** START **
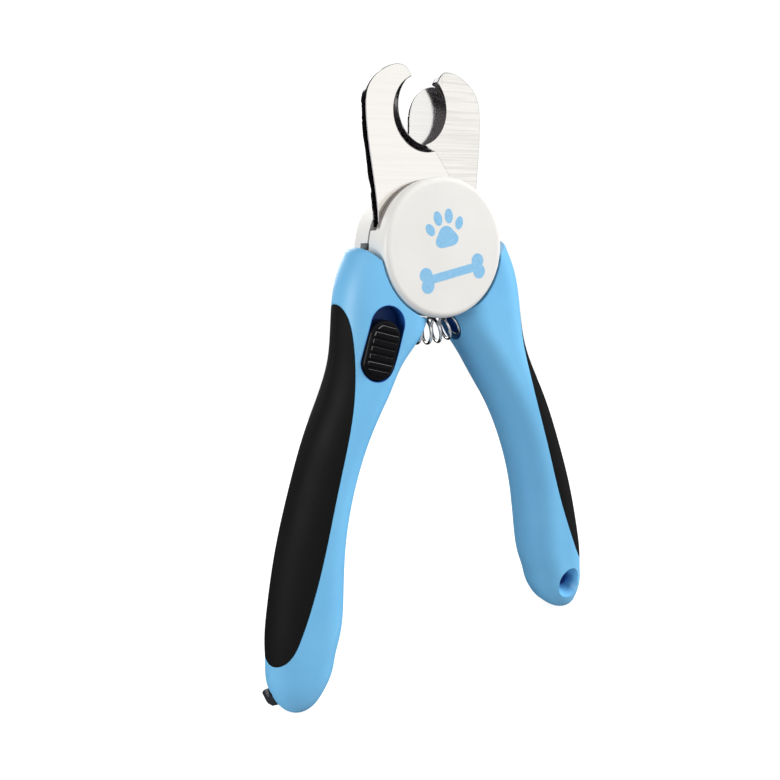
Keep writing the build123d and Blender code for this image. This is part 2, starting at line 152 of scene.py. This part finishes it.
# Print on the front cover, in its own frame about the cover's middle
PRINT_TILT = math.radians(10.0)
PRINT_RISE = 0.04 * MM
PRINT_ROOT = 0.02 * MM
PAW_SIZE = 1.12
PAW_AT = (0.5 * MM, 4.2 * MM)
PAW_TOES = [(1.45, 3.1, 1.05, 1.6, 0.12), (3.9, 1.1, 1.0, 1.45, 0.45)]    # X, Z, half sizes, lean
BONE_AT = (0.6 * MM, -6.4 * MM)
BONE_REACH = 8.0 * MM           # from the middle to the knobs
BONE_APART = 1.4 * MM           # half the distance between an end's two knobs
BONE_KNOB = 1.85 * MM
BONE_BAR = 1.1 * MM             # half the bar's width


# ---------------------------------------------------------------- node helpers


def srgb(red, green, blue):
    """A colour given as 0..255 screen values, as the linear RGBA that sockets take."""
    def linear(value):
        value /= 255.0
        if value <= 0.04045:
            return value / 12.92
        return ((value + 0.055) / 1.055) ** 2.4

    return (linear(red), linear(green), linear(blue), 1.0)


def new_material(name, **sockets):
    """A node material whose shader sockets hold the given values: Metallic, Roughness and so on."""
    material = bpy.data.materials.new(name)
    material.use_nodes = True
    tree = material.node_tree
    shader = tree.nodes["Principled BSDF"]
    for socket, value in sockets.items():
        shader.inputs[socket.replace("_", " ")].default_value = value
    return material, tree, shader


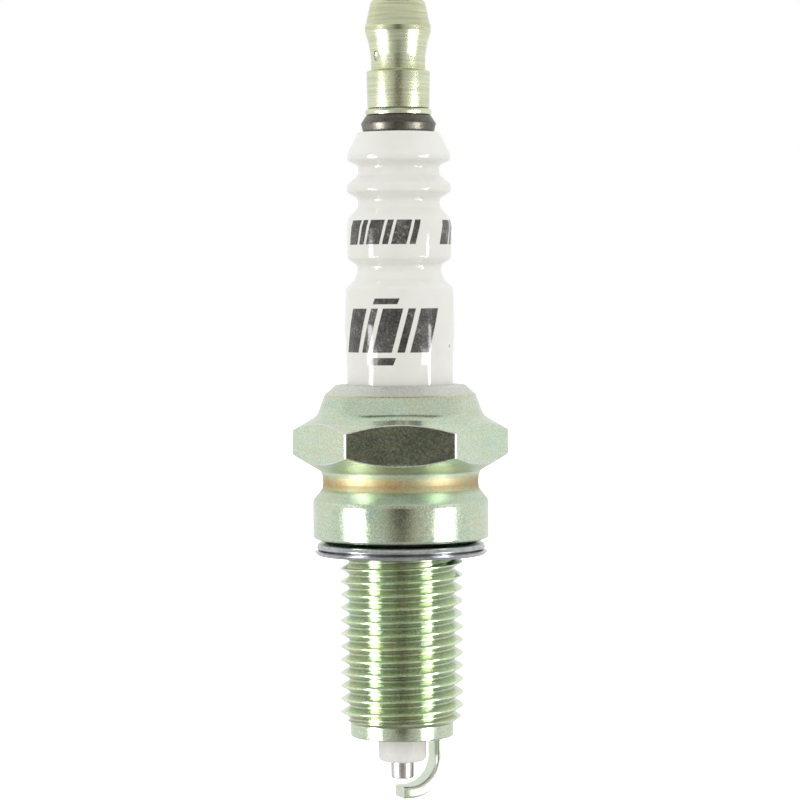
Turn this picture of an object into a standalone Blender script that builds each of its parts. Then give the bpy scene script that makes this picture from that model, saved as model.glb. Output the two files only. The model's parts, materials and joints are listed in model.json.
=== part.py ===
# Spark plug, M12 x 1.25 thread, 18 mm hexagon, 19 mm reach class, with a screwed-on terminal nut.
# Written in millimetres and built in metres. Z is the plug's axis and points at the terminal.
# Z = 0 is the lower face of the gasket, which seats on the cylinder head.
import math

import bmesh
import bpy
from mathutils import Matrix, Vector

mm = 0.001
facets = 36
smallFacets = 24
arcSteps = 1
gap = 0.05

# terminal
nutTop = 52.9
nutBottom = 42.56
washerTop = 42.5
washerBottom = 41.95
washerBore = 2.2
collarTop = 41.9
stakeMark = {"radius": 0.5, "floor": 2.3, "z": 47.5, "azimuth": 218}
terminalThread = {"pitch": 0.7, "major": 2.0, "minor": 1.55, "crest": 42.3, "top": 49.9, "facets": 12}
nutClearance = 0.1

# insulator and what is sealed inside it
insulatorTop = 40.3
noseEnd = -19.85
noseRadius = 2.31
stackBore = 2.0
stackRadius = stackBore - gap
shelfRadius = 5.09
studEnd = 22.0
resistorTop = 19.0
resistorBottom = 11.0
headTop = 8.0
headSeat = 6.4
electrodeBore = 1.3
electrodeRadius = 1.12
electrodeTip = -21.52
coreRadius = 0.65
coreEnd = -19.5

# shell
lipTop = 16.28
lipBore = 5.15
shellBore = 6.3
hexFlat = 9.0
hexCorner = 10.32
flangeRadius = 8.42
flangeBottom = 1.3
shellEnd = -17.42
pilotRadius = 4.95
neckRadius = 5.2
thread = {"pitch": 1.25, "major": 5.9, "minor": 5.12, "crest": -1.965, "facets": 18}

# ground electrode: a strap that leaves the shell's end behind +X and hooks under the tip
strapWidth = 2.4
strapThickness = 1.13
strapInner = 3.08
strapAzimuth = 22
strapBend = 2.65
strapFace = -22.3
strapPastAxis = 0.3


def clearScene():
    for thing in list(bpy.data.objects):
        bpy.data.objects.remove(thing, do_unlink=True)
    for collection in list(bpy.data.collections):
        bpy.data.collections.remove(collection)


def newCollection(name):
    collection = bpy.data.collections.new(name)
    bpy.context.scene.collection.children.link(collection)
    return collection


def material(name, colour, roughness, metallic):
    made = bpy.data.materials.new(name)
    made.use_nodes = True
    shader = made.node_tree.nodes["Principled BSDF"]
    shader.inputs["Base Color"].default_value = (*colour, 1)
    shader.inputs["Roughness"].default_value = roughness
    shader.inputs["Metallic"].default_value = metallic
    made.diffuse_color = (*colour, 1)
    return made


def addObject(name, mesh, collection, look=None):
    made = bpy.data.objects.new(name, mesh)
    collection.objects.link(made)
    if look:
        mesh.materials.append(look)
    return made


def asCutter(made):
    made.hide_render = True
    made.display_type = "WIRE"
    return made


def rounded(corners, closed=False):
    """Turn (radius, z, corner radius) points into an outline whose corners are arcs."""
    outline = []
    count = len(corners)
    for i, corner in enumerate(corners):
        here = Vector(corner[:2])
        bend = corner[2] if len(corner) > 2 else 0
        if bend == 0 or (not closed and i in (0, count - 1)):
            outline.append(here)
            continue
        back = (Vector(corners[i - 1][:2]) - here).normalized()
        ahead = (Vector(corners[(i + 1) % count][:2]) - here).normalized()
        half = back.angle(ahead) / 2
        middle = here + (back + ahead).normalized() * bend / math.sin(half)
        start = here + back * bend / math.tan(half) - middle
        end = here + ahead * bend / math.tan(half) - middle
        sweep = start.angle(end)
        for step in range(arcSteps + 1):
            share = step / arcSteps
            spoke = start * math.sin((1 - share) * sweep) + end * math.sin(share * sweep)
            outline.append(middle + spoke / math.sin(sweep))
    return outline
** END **
What to do
Every line containing the string "that" must be listed.

Result for this exercise
    """A colour given as 0..255 screen values, as the linear RGBA that sockets take."""
Turn this picture of an object into a standalone Blender script that builds each of its parts. Then give the bpy scene script that makes this picture from that model, saved as model.glb. Output the two files only. The model's parts, materials and joints are listed in model.json.
# ground electrode: a strap that leaves the shell's end behind +X and hooks under the tip